GST is abbreviated as Goods and service tax. In order to make Indian market unified the GST is introduced in India. It is an indirect tax imposed on sale, manufacturing, and usage of goods and services. The main purpose behind it to improve total economic growth of India and accumulate revenue for the government. Moreover, it is a value-added tax imposed on various goods and services which is paid by the consumer. This is the replacement of direct tax in India. This act is passed by the parliament in November 2017. Indian Prime Minister Narendra Modi introduced GST by addressing the nation in special parliament assembly. The motto of this Act is also addressed as “one country, one tax, and one market”.
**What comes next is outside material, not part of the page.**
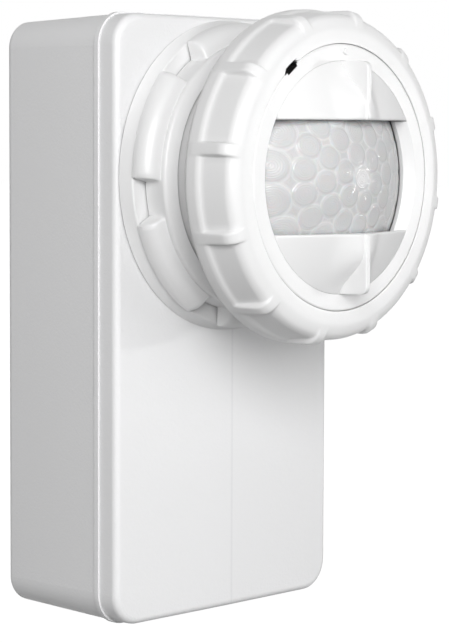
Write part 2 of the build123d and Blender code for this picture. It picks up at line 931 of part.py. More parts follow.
# Bezel: the front ring of the lens head, held behind the collar's lip
with BuildPart() as bezel:
    lens_pocket = lens_flange_radius + fit_gap
    lens_top = lens_base + lens_flange_thickness
    turned(
        [
            (lens_pocket, lens_base, 0),
            (bezel_flange_radius, lens_base, 0),
            (bezel_flange_radius, bezel_flange_top, 0),
            (bezel_radius, bezel_flange_top, 0),
            (bezel_radius, bezel_face, bezel_edge),
            (bezel_opening, bezel_face, 0),
            (bezel_opening, lens_top, 0),
            (lens_pocket, lens_top, 0),
        ]
    )
    pip_x, pip_y = polar(pip_circle_radius, pip_angle)
    head_disc(pip_radius, bezel_edge + pip_height, pip_x, pip_y, bezel_face - bezel_edge)
    with BuildSketch(head_plane(bezel_face - notch_depth)):
        with PolarLocations(bezel_radius - notch_width / 2, 1, start_angle=notch_angle):
            Rectangle(notch_width, notch_length)
    extrude(amount=2 * notch_depth, mode=Mode.SUBTRACT)
    add(bezel_flanks())
bezel.part.label = "bezel"


# Lens: a shallow dome on a flat flange
with BuildPart() as lens_dome:
    dome_foot = lens_base + lens_flange_thickness
    inner_foot = sqrt((lens_radius - lens_wall) ** 2 - (dome_foot - lens_centre) ** 2)
    with BuildSketch(head_section):
        with Locations((0, lens_centre)):
            Circle(lens_radius)
            Circle(lens_radius - lens_wall, mode=Mode.SUBTRACT)
        with Locations((0, dome_foot)):
            Rectangle(lens_flange_radius, 2 * lens_rise, align=low_corner, mode=Mode.INTERSECT)
        with Locations((inner_foot, lens_base)):
            Rectangle(lens_flange_radius - inner_foot, lens_flange_thickness, align=low_corner)
    revolve(axis=head_axis)
lens_dome.part.label = "lens_dome"


def mask_fin():
    """The upright fin on a mask: a thin blade that ends level with the rim and rounds off at its corner."""
    root_y = front_y - bezel_face + mask_wall
    ridge_y = front_y - fin_ridge
    with BuildPart() as fin:
        with BuildSketch(Plane.XY.offset(head_z + mask_gap)):
            with BuildLine():
                Polyline(
                    (-fin_half_foot, root_y),
                    (-fin_half_foot, front_y - bezel_face),
                    (-fin_half_edge, ridge_y),
                    (fin_half_edge, ridge_y),
                    (fin_half_foot, front_y - bezel_face),
                    (fin_half_foot, root_y),
                    close=True,
                )
            make_face()
        extrude(amount=fin_outer - mask_gap)
        outer_edges = fin.faces().sort_by(Axis.Z)[-1].edges()
        fillet(outer_edges.sort_by(Axis.Y)[0], fin_corner)
        with BuildSketch(head_section):
            with Locations((0, mask_centre)):
                Circle(mask_crown_radius - mask_wall)
                Rectangle(
                    mask_crown_radius,
                    2 * mask_crown_radius,
                    align=(Align.MIN, Align.CENTER),
                    mode=Mode.INTERSECT,
                )
        revolve(axis=head_axis, mode=Mode.SUBTRACT)
        with BuildSketch(head_plane(bezel_face - 2 * mask_wall)):
            Circle(mask_radius + 4 * fin_half_foot)
            Circle(mask_radius, mode=Mode.SUBTRACT)
        extrude(amount=2 * mask_wall + mask_fit, mode=Mode.SUBTRACT)
    return fin.part


def mask_fin_foot():
    """The hollow curve on both sides of the fin's foot, as a ball would leave it that rolls along the dome."""
    ball_side = fin_half_edge - fin_foot_lap + fin_foot_round
    ball_reach = mask_crown_radius + fin_foot_round - fin_foot_bite
    ball_radius = sqrt(ball_reach**2 - ball_side**2)
    crown = Plane(origin=(0, front_y - mask_centre, head_z), x_dir=(1, 0, 0), z_dir=(0, 0, 1))
    with BuildPart() as foot:
        with BuildSketch(crown):
            with Locations((0, 0.6 * mask_wall - mask_crown_radius)):
                Rectangle(2 * ball_side, fin_foot_round + 0.6 * mask_wall, align=(Align.CENTER, Align.MAX))
            with Locations((-ball_side, -ball_radius), (ball_side, -ball_radius)):
                Circle(fin_foot_round, mode=Mode.SUBTRACT)
        revolve(axis=Axis(crown.origin, (1, 0, 0)), revolution_arc=-45)
        with BuildSketch(head_plane(bezel_face)):
            Circle(mask_radius - fin_foot_inset)
        extrude(amount=fin_reach, mode=Mode.INTERSECT)
        with BuildSketch(Plane.XY.offset(head_z + mask_gap)):
            with Locations((0, front_y - bezel_face)):
                Rectangle(3 * ball_side, 3 * fin_reach)
        extrude(amount=mask_radius, mode=Mode.INTERSECT)
    return foot.part


# Upper mask: a domed plate with a straight lower edge, whose fin splits the view in two
upper_fin = mask_fin()
upper_fin_foot = mask_fin_foot()
with BuildPart() as upper_mask:
    with BuildSketch(head_section):
        with Locations((0, mask_centre)):
            Circle(mask_crown_radius)
            Circle(mask_crown_radius - mask_wall, mode=Mode.SUBTRACT)
        with Locations((0, bezel_face - mask_skirt)):
            Rectangle(mask_radius, 4 * mask_skirt, align=low_corner, mode=Mode.INTERSECT)
        with Locations((mask_radius - mask_wall, bezel_face - mask_skirt)):
            Rectangle(mask_wall, mask_skirt, align=low_corner)
    revolve(axis=head_axis)
    with BuildSketch(Plane.XY.offset(head_z + mask_gap)):
        with Locations((0, front_y - bezel_face)):
            Rectangle(3 * mask_radius, 4 * mask_skirt)
    extrude(amount=mask_radius, mode=Mode.INTERSECT)
    add(upper_fin)
    add(upper_fin_foot)
upper_mask.part.label = "upper_mask"


# Lower mask: the same plate turned over
with BuildPart() as lower_mask:
    mirror(upper_mask.part, about=Plane.XY.offset(head_z))
lower_mask.part.label = "lower_mask"


# Sensor board, on the neck's ledge
with BuildPart() as sensor_board:
    with BuildSketch(head_plane(board_ahead)):
        Circle(sensor_board_radius)
        with Locations(*sensor_screw_places):
            Circle(small_screw_radius + fit_gap, mode=Mode.SUBTRACT)
        with Locations(*link_places):
            Circle(pin_hole_radius, mode=Mode.SUBTRACT)
    extrude(amount=board_thickness)
sensor_board.part.label = "sensor_board"


# Three screws that hold the sensor board
with BuildPart() as sensor_board_screws:
    for x, y in sensor_screw_places:
        cross_screw(
            facing(front_y - sensor_face, x, head_z + y),
            small_screw_head_radius,
            small_screw_head_height,
            small_screw_radius,
            small_screw_length,
        )
sensor_board_screws.part.label = "sensor_board_screws"


# Heat sensor in its round can, with the recess for its window
with BuildPart() as pir_sensor:
    head_disc(can_flange_radius, can_flange_thickness, 0, 0, sensor_face)
    head_disc(can_radius, can_height, 0, 0, sensor_face)
    with BuildSketch(head_plane(sensor_face + can_height - can_window_thickness)):
        Rectangle(can_window_width, can_window_height)
    extrude(amount=can_window_thickness, mode=Mode.SUBTRACT)
pir_sensor.part.label = "pir_sensor"


# Window of the heat sensor
with BuildPart() as pir_window:
    with BuildSketch(head_plane(sensor_face + can_height - can_window_thickness)):
        Rectangle(can_window_width, can_window_height)
    extrude(amount=can_window_thickness)
pir_window.part.label = "pir_window"


# Three trimmer bodies, each with a round well for its dial
trimmer_face = sensor_face + trimmer_height
with BuildPart() as trimmer_bodies:
    with BuildSketch(head_plane(sensor_face)):
        with Locations(*trimmer_places.values()):
            Rectangle(trimmer_width, trimmer_width)
    extrude(amount=trimmer_height)
    with BuildSketch(head_plane(trimmer_face)):
        with Locations(*trimmer_places.values()):
            Circle(dial_radius + fit_gap)
    extrude(amount=-dial_sink - fit_gap, mode=Mode.SUBTRACT)
trimmer_bodies.part.label = "trimmer_bodies"


def trimmer_dial(x, y):
    """A dial that turns in its trimmer's well, with a slot for a driver and a flat pointer cut."""
    with BuildPart() as dial:
        head_disc(dial_radius, dial_sink + dial_height, x, y, trimmer_face - dial_sink)
        with BuildSketch(head_plane(trimmer_face + dial_height)):
            with Locations((x, y)):
                Rectangle(dial_slot_width, 2 * dial_radius)
                Rectangle(dial_radius, dial_slot_width)
        extrude(amount=-dial_slot_depth, mode=Mode.SUBTRACT)
    return dial.part


# Dials for the delay, the reach and the light level
dials = {name: trimmer_dial(*place) for name, place in trimmer_places.items()}
for name, dial in dials.items():
    dial.label = name


# Case of the mode switches, with a slot for each slider
with BuildPart() as switch_case:
    with BuildSketch(head_plane(sensor_face)):
        with Locations((0, switch_y)):
            Rectangle(switch_width, switch_height)
    extrude(amount=switch_depth)
    with BuildSketch(head_plane(switch_face)):
        with Locations(*[(x, switch_y) for x in slider_places]):
            Rectangle(switch_slot_width, switch_slot_height)
    extrude(amount=-switch_slot_depth, mode=Mode.SUBTRACT)
switch_case.part.label = "switch_case"


def mode_slider(x):
    """A slider at the lower end of its slot in the switch case."""
    low_edge = switch_y - switch_slot_height / 2 + fit_gap
    with BuildPart() as slider:
        with BuildSketch(head_plane(switch_face - switch_slot_depth + fit_gap)):
            with Locations((x, low_edge + slider_height / 2)):
                Rectangle(switch_slot_width - 2 * fit_gap, slider_height)
        extrude(amount=switch_slot_depth - fit_gap + slider_rise)
    return slider.part


# Sliders of the mode switches
sliders = {f"mode_slider_{index + 1}": mode_slider(x) for index, x in enumerate(slider_places)}
for name, slider in sliders.items():
    slider.label = name


# Status light: a small domed lamp with a rim at its foot
with BuildPart() as status_led:
    head_disc(led_radius, led_height, indicator_x, indicator_y, sensor_face)
    fillet(status_led.edges().sort_by(Axis.Y)[0], led_radius - led_rim)
    head_disc(led_radius + led_rim, led_rim, indicator_x, indicator_y, sensor_face)
status_led.part.label = "status_led"


# Light cell that reads the daylight
with BuildPart() as photocell:
    head_disc(photocell_radius, photocell_height, -indicator_x, indicator_y, sensor_face)
    chamfer(photocell.edges().sort_by(Axis.Y)[0], led_rim)
photocell.part.label = "photocell"


finished = [
    rear_housing,
    front_cover,
    housing_seal,
    housing_screws,
    threaded_nipple,
    nipple_gasket,
    nipple_washer,
    locknut,
    power_board,
    power_board_screws,
    transformer_core,
    transformer_coil,
    relay,
    filter_capacitor,
    line_capacitor,
    varistor,
    fuse,
    lead_terminals,
    link_header,
    link_pins,
    neck_tube,
    flange_seal,
    neck_screws,
    lock_ring,
    lens_seat,
    seat_seal,
    front_collar,
    bezel,
    lens_dome,
    upper_mask,
    lower_mask,
    sensor_board,
    sensor_board_screws,
    pir_sensor,
    pir_window,
    trimmer_bodies,
    switch_case,
    status_led,
    photocell,
]
for piece in [builder.part for builder in finished] + list(dials.values()) + list(sliders.values()):
    export_step(piece, f"parts/{piece.label}.step")

# What the record needs: the axes, the travels and the couplings
print("head axis z", round(head_z, 3), "front face y", round(front_y, 3))
print("dial places", {name: (x, round(head_z + y, 3)) for name, (x, y) in trimmer_places.items()})
print("collar travel", seat_travel, "for", collar_turn, "degrees:", seat_travel / radians(collar_turn))
print("locknut travel", locknut_travel, "for", locknut_turns, "turns:", locknut_pitch / (2 * pi))
print("slider travel", round(slider_travel, 3), "dial turn", dial_turn, "ring turn", ring_turn)
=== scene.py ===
# %% [markdown]
# # A fixture-mounted occupancy sensor
# The real object is a tall white box that hangs on a light fixture by a threaded nipple. A round sealed
# head stands on its front: a lock ring with lugs, a ribbed screw collar, and a bezel that holds a domed
# lens between two masks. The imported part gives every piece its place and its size. This lesson gives
# those pieces their finish, and it models again the ones whose soft moulded shapes carry the likeness.

# %% The tools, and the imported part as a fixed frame
import json
import math

import bmesh
import bpy
from mathutils import Matrix, Vector


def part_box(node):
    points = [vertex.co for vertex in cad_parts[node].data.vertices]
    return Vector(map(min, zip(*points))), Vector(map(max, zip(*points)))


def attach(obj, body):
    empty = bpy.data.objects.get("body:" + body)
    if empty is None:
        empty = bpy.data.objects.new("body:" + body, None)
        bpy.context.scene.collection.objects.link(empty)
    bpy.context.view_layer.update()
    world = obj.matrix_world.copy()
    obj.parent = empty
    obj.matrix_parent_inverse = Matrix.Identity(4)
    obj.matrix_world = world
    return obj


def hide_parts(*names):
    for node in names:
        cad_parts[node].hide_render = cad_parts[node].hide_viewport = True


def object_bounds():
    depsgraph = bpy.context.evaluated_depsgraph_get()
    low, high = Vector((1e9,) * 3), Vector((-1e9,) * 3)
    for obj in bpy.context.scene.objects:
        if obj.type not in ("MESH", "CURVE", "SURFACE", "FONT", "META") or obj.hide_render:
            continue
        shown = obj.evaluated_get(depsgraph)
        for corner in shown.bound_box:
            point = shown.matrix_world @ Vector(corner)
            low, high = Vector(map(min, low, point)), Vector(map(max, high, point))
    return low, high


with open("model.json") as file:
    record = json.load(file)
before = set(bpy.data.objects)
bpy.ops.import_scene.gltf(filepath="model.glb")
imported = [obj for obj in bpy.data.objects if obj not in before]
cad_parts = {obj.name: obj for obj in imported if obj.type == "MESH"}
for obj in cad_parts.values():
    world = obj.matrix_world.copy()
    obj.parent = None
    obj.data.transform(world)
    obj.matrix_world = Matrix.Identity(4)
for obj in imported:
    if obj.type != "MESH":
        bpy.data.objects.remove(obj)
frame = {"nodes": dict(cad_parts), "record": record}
cad_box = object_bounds()
nodes = frame["nodes"]
MM = 0.001
print("box", [round(side / MM, 1) for side in cad_box[1] - cad_box[0]], "mm")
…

GST not only include central indirect taxes but also the state value-added taxes. According to GST Act the goods and services divided into 5 tax slabs like 0%, 5%, 12%, 18% and 28%. Predominantly, GST is the consumption-based tax. The government is electing for Dual system GST. This system has 2 elements such as central goods and services and state goods and services. Excise duty custom tax and so on comes under central goods services and sales tax, entertainment tax, and other taxes come under state goods and services.
Benefits of GST:
·GST eliminated indirect taxes.
·To help in building transparent and corruption-free tax administration.
·Many tax departments are reduced which lead to less corruption in those departments.
·Unorganised sector companies come under the tax regime.
·It will enable financial inclusion in the economy.
·The process for refunding the taxes and registration of taxpayer is common for all people.
·It will reduce the cascading effect of tax thus reducing the cost of a product.
·It is also predicted that due to this GDP will also increase by 1- 2%.
Types of GST:
1. Central goods and services tax:
It is a centralized part of GST. It includes central sales tax, central excise duty, service tax, excise duty under medical and toiletries preparation act, additional excise duties countervailing duty, additional customs duty and other centralized taxation. The revenue collected under CGST goes to central government.
2. State goods and services tax:
State goods and service tax is imposed on the state level, where the revenue goes to state government. It includes the amalgamation of state sales tax, luxury tax, entertainment tax, entry tax, octroi and further taxes related to the movement of commodities and services.
3. Integrated goods and services tax:
This tax is imposed on the supply of commodities and services from one state to another state. The total revenue from this transaction is collected by the central government of India.
4. Union territory goods and services tax:
The union territories in India are accounted under a specific taxation called Union Territory Goods and Services Tax as per the GST. This includes certain states such as Delhi, Chandigarh, Dadra & Nagar Haveli, Andaman and Nicobar, Daman and Diu, Lakshadweep and Puducherry.